— Aim —
Print verbatim the opening line of the material and every subsequent line through the one containing "cut_outside = outer_radius + 1.6;".

[start]

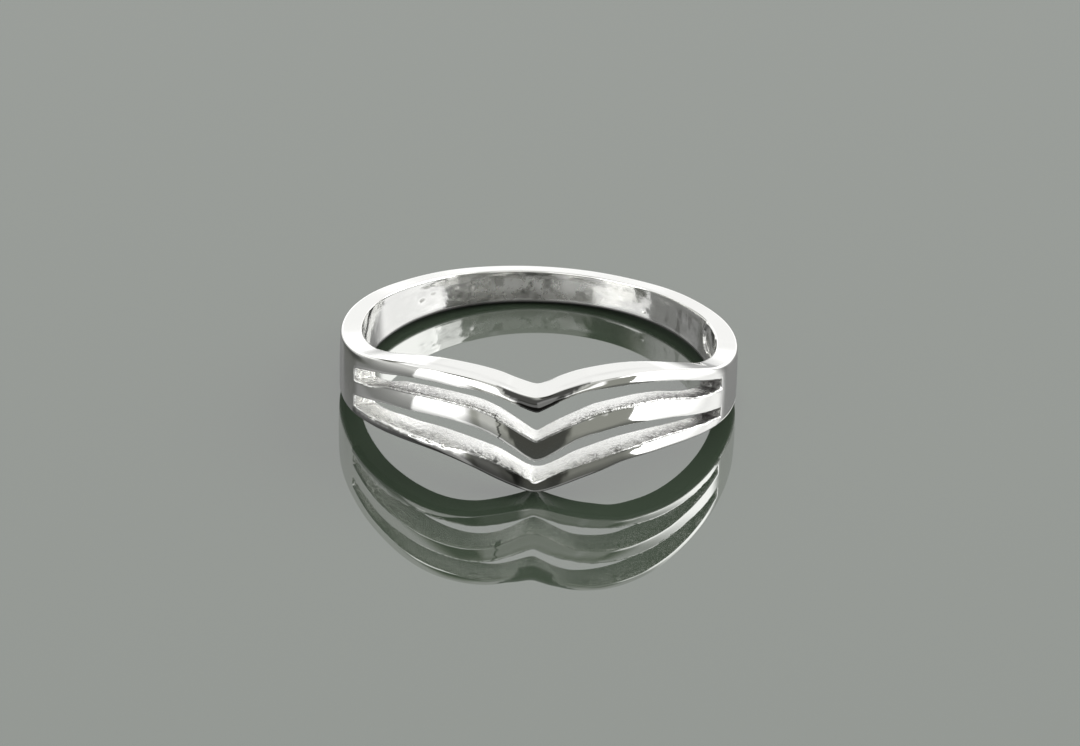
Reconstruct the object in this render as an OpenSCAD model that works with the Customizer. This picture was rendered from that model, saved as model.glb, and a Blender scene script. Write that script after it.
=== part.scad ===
// Chevron ring: a silver band whose front splits into three V-shaped bars with two open slots between them.
// It lies on its side as it rests: the point of the V and the low back edge touch the floor at z = 0.

/* [Band] */
// Diameter of the finger hole
bore_diameter = 17.8; // [17.2:0.1:18.2]
// Diameter of the outside of the band
outer_diameter = 20.0; // [19.8:0.1:20.6]
// How far the outside circle sits forward of the finger hole, which makes the front wall the thick one
outer_forward = 0.25; // [0:0.05:0.35]

/* [Slots] */
// Angle from the front at which both slots end on each side
slot_end_angle = 65; // [56:1:66]

/* [Oval mark] */
// Width of the bare oval inside the right wall
mark_width = 3.0; // [2:0.1:3.4]
// Height of the bare oval
mark_height = 1.5; // [1:0.1:1.6]
// Depth of the bare oval
mark_depth = 0.1; // [0.05:0.05:0.2]
// Angle from the front to the middle of the oval
mark_angle = 101; // [95:1:120]
// Height of the middle of the oval in the band
mark_level = -1.0; // [-1.1:0.05:-0.95]

/* [Hidden] */
bore_radius = bore_diameter / 2;
outer_radius = outer_diameter / 2;
degree_step = 3;
cut_inside = bore_radius - 1.6;
cut_outside = outer_radius + 1.6;

// Heights are along the finger hole's axis, in mm, from the middle of the band's top edge at the back.
// Columns: angle from the front, top edge left, top edge right, bottom edge left, bottom edge right.
ANGLE = 0;
TOP_LEFT = 1;
TOP_RIGHT = 2;
BOTTOM_LEFT = 3;
BOTTOM_RIGHT = 4;
edge_rows = [
    [0, 0.80, 0.80, -4.65, -4.65],
    [3, 0.95, 1.00, -4.40, -4.40],
    [7, 1.15, 1.30, -4.10, -4.10],
    [12, 1.40, 1.55, -3.75, -3.75],
    [18, 1.55, 1.70, -3.35, -3.40],
    [25, 1.60, 1.75, -3.05, -3.00],
    [32, 1.55, 1.65, -2.90, -2.85],
    [40, 1.35, 1.40, -2.85, -2.75],
    [48, 1.05, 1.05, -2.85, -2.75],
    [56, 0.75, 0.65, -2.85, -2.80],
    [65, 0.45, 0.25, -2.90, -2.85],
    [80, 0.20, -0.10, -2.85, -2.85],
    [90, 0.15, -0.15, -2.75, -2.75],
    [105, 0.15, -0.15, -2.50, -2.50],
    [120, 0.15, -0.15, -2.20, -2.20],
    [135, 0.10, -0.10, -1.95, -1.95],
    [150, 0.10, -0.10, -1.80, -1.80],
    [165, 0.05, -0.05, -1.75, -1.75],
    [180, 0.00, 0.00, -1.75, -1.75],
];

// Columns: angle from the front, roof of the upper slot, floor of the upper slot, roof of the lower slot,
// floor of the lower slot at the finger hole, and the same floor at the outside.
UPPER_ROOF = 1;
UPPER_FLOOR = 2;
LOWER_ROOF = 3;
LOWER_FLOOR_IN = 4;
LOWER_FLOOR_OUT = 5;
left_slot_rows = [
    [0, -0.25, -1.65, -2.80, -3.55, -3.90],
    [3, -0.05, -1.35, -2.55, -3.40, -3.60],
    [7, 0.25, -0.95, -2.05, -3.05, -3.25],
    [12, 0.55, -0.50, -1.55, -2.65, -2.90],
    [18, 0.70, -0.20, -1.20, -2.40, -2.60],
    [25, 0.70, -0.10, -1.05, -2.20, -2.50],
    [32, 0.70, -0.10, -1.05, -2.10, -2.40],
    [40, 0.55, -0.20, -1.15, -2.15, -2.30],
    [48, 0.25, -0.40, -1.30, -2.20, -2.30],
    [56, -0.05, -0.80, -1.55, -2.35, -2.35],
    [66, -0.50, -1.10, -1.95, -2.45, -2.45],
];
right_slot_rows = [
    [0, -0.25, -1.65, -2.80, -3.55, -3.90],
    [3, 0.05, -1.35, -2.55, -3.45, -3.65],
    [7, 0.45, -1.00, -2.10, -3.15, -3.30],
    [12, 0.80, -0.65, -1.60, -2.75, -3.00],
    [18, 0.95, -0.30, -1.30, -2.45, -2.70],
    [25, 1.00, -0.15, -1.10, -2.20, -2.40],
    [32, 0.95, -0.10, -1.10, -2.10, -2.20],
    [40, 0.75, -0.20, -1.20, -2.10, -2.10],
    [48, 0.40, -0.50, -1.45, -2.20, -2.15],
    [56, 0.00, -0.80, -1.70, -2.35, -2.30],
    [66, -0.50, -1.05, -2.00, -2.55, -2.50],
];

// A smooth line through one column of a table, read at any angle.
function row_below(rows, angle, i = 0) =
    i >= len(rows) - 2 || angle < rows[i + 1][ANGLE] ? i : row_below(rows, angle, i + 1);
function slope_at(rows, col, i) =
    let(a = max(i - 1, 0), b = min(i + 1, len(rows) - 1))
    (rows[b][col] - rows[a][col]) / (rows[b][ANGLE] - rows[a][ANGLE]);
function smooth(rows, col, angle) =
    let(
        i = row_below(rows, angle),
        span = rows[i + 1][ANGLE] - rows[i][ANGLE],
        u = (angle - rows[i][ANGLE]) / span,
        from = rows[i][col],
        to = rows[i + 1][col],
        leave = slope_at(rows, col, i) * span,
        arrive = slope_at(rows, col, i + 1) * span
    )
    (2 * u * u * u - 3 * u * u + 1) * from + (u * u * u - 2 * u * u + u) * leave
    + (3 * u * u - 2 * u * u * u) * to + (u * u * u - u * u) * arrive;

function top_at(a) = smooth(edge_rows, a < 0 ? TOP_LEFT : TOP_RIGHT, abs(a));
function bottom_at(a) = smooth(edge_rows, a < 0 ? BOTTOM_LEFT : BOTTOM_RIGHT, abs(a));
function slot_at(col, a) = smooth(a < 0 ? left_slot_rows : right_slot_rows, col, abs(a));

// A point at an angle from the front, a distance from the finger hole's axis and a height along it.
function around(angle, radius, height) = [radius * sin(angle), -radius * cos(angle), height];

// How the ring lies: the inner edge of the V's point and the outer back edge both touch the floor.
back_reach = outer_radius - outer_forward;
point_drop = -bottom_at(0);
back_drop = -bottom_at(180);
rest_tilt = atan((point_drop - back_drop) / (back_reach + bore_radius));
rest_lift = back_reach * sin(rest_tilt) + back_drop * cos(rest_tilt);
front_reach = (outer_radius + outer_forward) * cos(rest_tilt) + point_drop * sin(rest_tilt);
rest_shift = (front_reach - back_reach * cos(rest_tilt)) / 2;

// A closed loop of four-sided sections, as wide as the wall and more, between two wavy heights.
module band_envelope() {
    stations = [for (a = [-180:degree_step:180 - degree_step]) a];
    n = len(stations);
    points = [
        for (a = stations) each [
            around(a, cut_inside, bottom_at(a)),
            around(a, cut_outside, bottom_at(a)),
            around(a, cut_outside, top_at(a)),
            around(a, cut_inside, top_at(a)),
        ]
    ];
    faces = [
        for (i = [0:n - 1], k = [0:3])
            let(p = 4 * i, q = 4 * ((i + 1) % n), j = (k + 1) % 4)
            each [[p + k, p + j, q + j], [p + k, q + j, q + k]]
    ];
    polyhedron(points, faces);
}

// A slot is an open run of the same four-sided sections, closed at both ends.
module slot_cutter(roof, floor_in, floor_out) {
    stations = [-slot_end_angle, for (a = [-63:degree_step:63]) if (abs(a) < slot_end_angle - 1) a, slot_end_angle];
    n = len(stations);
    points = [
        for (a = stations) let(
            low_in = slot_at(floor_in, a),
            fall = slot_at(floor_out, a) - low_in,
            per_mm = fall / (outer_radius - bore_radius)
        ) each [
            around(a, cut_inside, low_in - per_mm * (bore_radius - cut_inside)),
            around(a, cut_outside, low_in + per_mm * (cut_outside - bore_radius)),
            around(a, cut_outside, slot_at(roof, a)),
            around(a, cut_inside, slot_at(roof, a)),
        ]
    ];
    sides = [
        for (i = [0:n - 2], k = [0:3])
            let(p = 4 * i, q = 4 * (i + 1), j = (k + 1) % 4)
            each [[p + k, p + j, q + j], [p + k, q + j, q + k]]
    ];
    last = 4 * (n - 1);
    caps = [[2, 1, 0], [3, 2, 0], [last, last + 1, last + 2], [last, last + 2, last + 3]];
    polyhedron(points, concat(sides, caps));
}

// The bare oval: two round ends and the flat between them, cut outward into the wall to an even depth.
module oval_mark() {
    end_radius = mark_height / 2;
    reach = mark_width / 2 - end_radius;
    intersection() {
        translate([0, 0, mark_level - mark_height])
            cylinder(h = 2 * mark_height, r = bore_radius + mark_depth, $fn = 180);
        rotate([0, 0, mark_angle - 90]) translate([bore_radius - 2, 0, mark_level]) rotate([0, 90, 0]) {
            translate([0, -reach, 0]) cylinder(h = 3, r = end_radius, $fn = 48);
            translate([0, reach, 0]) cylinder(h = 3, r = end_radius, $fn = 48);
            translate([-end_radius, -reach, 0]) cube([2 * end_radius, 2 * reach, 3]);
        }
    }
}

// The whole ring is one casting.
module chevron_ring() {
    color([0.78, 0.78, 0.79])
        translate([0, rest_shift, rest_lift]) rotate([-rest_tilt, 0, 0]) difference() {
            intersection() {
                translate([0, -outer_forward, -8]) cylinder(h = 14, r = outer_radius, $fn = 240);
                band_envelope();
            }
            translate([0, 0, -9]) cylinder(h = 16, r = bore_radius, $fn = 240);
            slot_cutter(UPPER_ROOF, UPPER_FLOOR, UPPER_FLOOR);
            slot_cutter(LOWER_ROOF, LOWER_FLOOR_IN, LOWER_FLOOR_OUT);
            oval_mark();
        }
}

chevron_ring();
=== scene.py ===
import math

import bmesh
import bpy
import numpy as np
from mathutils import Matrix, Vector, noise


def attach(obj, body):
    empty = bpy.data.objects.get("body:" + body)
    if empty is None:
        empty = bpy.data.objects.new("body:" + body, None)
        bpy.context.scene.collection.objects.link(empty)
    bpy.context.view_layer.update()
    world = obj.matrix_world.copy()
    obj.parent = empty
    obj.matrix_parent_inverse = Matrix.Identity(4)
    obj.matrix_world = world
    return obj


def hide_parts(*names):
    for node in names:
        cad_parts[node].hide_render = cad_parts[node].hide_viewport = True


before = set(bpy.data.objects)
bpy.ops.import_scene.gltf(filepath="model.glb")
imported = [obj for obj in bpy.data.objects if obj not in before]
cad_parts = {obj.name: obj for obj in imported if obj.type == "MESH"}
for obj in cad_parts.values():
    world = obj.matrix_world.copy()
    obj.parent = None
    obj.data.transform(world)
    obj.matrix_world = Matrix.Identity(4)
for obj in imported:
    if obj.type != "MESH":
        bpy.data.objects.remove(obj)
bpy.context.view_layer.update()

MM = 0.001

# The ring's sizes in millimetres and degrees, as in the part's source
BORE_RADIUS = 8.9
OUTER_RADIUS = 10.0
OUTER_FORWARD = 0.25
SLOT_END = 65.0
MARK_WIDTH = 3.0
MARK_HEIGHT = 1.5
MARK_DEPTH = 0.1
MARK_ANGLE = 101.0
MARK_LEVEL = -1.0

# Heights along the finger hole's axis, from the middle of the band's top edge at the back.
# Columns: angle from the front, top edge left, top edge right, bottom edge left, bottom edge right
TOP_LEFT, TOP_RIGHT, BOTTOM_LEFT, BOTTOM_RIGHT = 1, 2, 3, 4
EDGE_ROWS = np.array([
    (0, 0.80, 0.80, -4.65, -4.65),
    (3, 0.95, 1.00, -4.40, -4.40),
    (7, 1.15, 1.30, -4.10, -4.10),
    (12, 1.40, 1.55, -3.75, -3.75),
    (18, 1.55, 1.70, -3.35, -3.40),
    (25, 1.60, 1.75, -3.05, -3.00),
    (32, 1.55, 1.65, -2.90, -2.85),
    (40, 1.35, 1.40, -2.85, -2.75),
    (48, 1.05, 1.05, -2.85, -2.75),
    (56, 0.75, 0.65, -2.85, -2.80),
    (65, 0.45, 0.25, -2.90, -2.85),
    (80, 0.20, -0.10, -2.85, -2.85),
    (90, 0.15, -0.15, -2.75, -2.75),
    (105, 0.15, -0.15, -2.50, -2.50),
    (120, 0.15, -0.15, -2.20, -2.20),
    (135, 0.10, -0.10, -1.95, -1.95),
    (150, 0.10, -0.10, -1.80, -1.80),
    (165, 0.05, -0.05, -1.75, -1.75),
    (180, 0.00, 0.00, -1.75, -1.75),
])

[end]

— Exercise result —
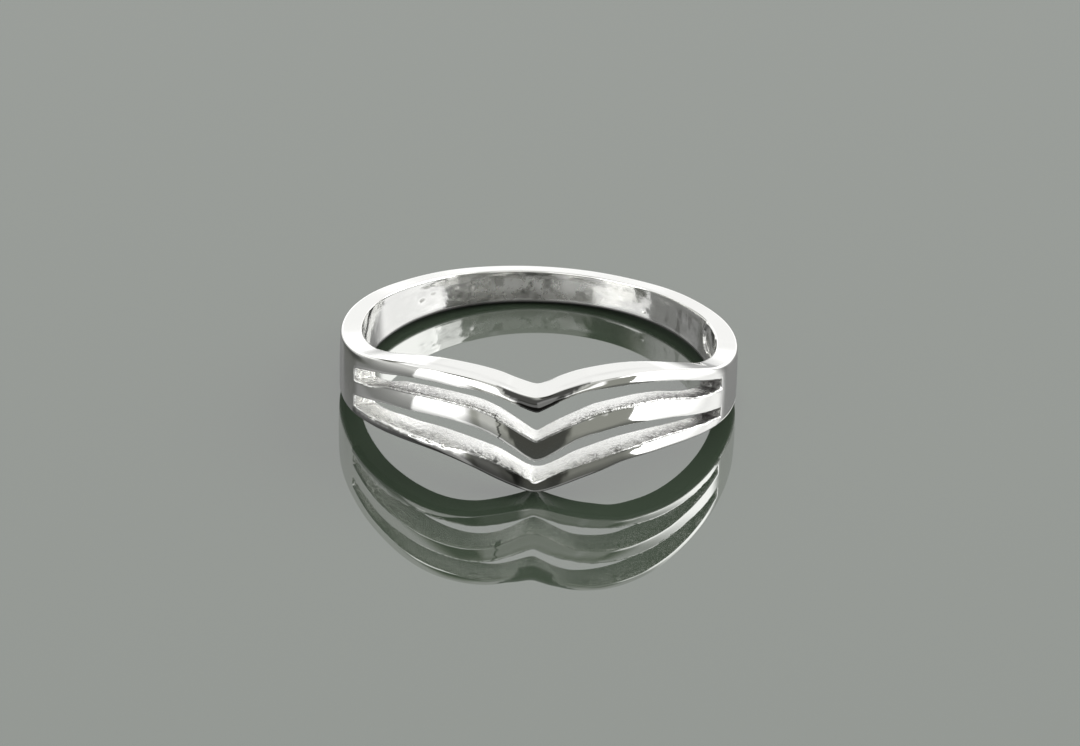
Reconstruct the object in this render as an OpenSCAD model that works with the Customizer. This picture was rendered from that model, saved as model.glb, and a Blender scene script. Write that script after it.
=== part.scad ===
// Chevron ring: a silver band whose front splits into three V-shaped bars with two open slots between them.
// It lies on its side as it rests: the point of the V and the low back edge touch the floor at z = 0.

/* [Band] */
// Diameter of the finger hole
bore_diameter = 17.8; // [17.2:0.1:18.2]
// Diameter of the outside of the band
outer_diameter = 20.0; // [19.8:0.1:20.6]
// How far the outside circle sits forward of the finger hole, which makes the front wall the thick one
outer_forward = 0.25; // [0:0.05:0.35]

/* [Slots] */
// Angle from the front at which both slots end on each side
slot_end_angle = 65; // [56:1:66]

/* [Oval mark] */
// Width of the bare oval inside the right wall
mark_width = 3.0; // [2:0.1:3.4]
// Height of the bare oval
mark_height = 1.5; // [1:0.1:1.6]
// Depth of the bare oval
mark_depth = 0.1; // [0.05:0.05:0.2]
// Angle from the front to the middle of the oval
mark_angle = 101; // [95:1:120]
// Height of the middle of the oval in the band
mark_level = -1.0; // [-1.1:0.05:-0.95]

/* [Hidden] */
bore_radius = bore_diameter / 2;
outer_radius = outer_diameter / 2;
degree_step = 3;
cut_inside = bore_radius - 1.6;
cut_outside = outer_radius + 1.6;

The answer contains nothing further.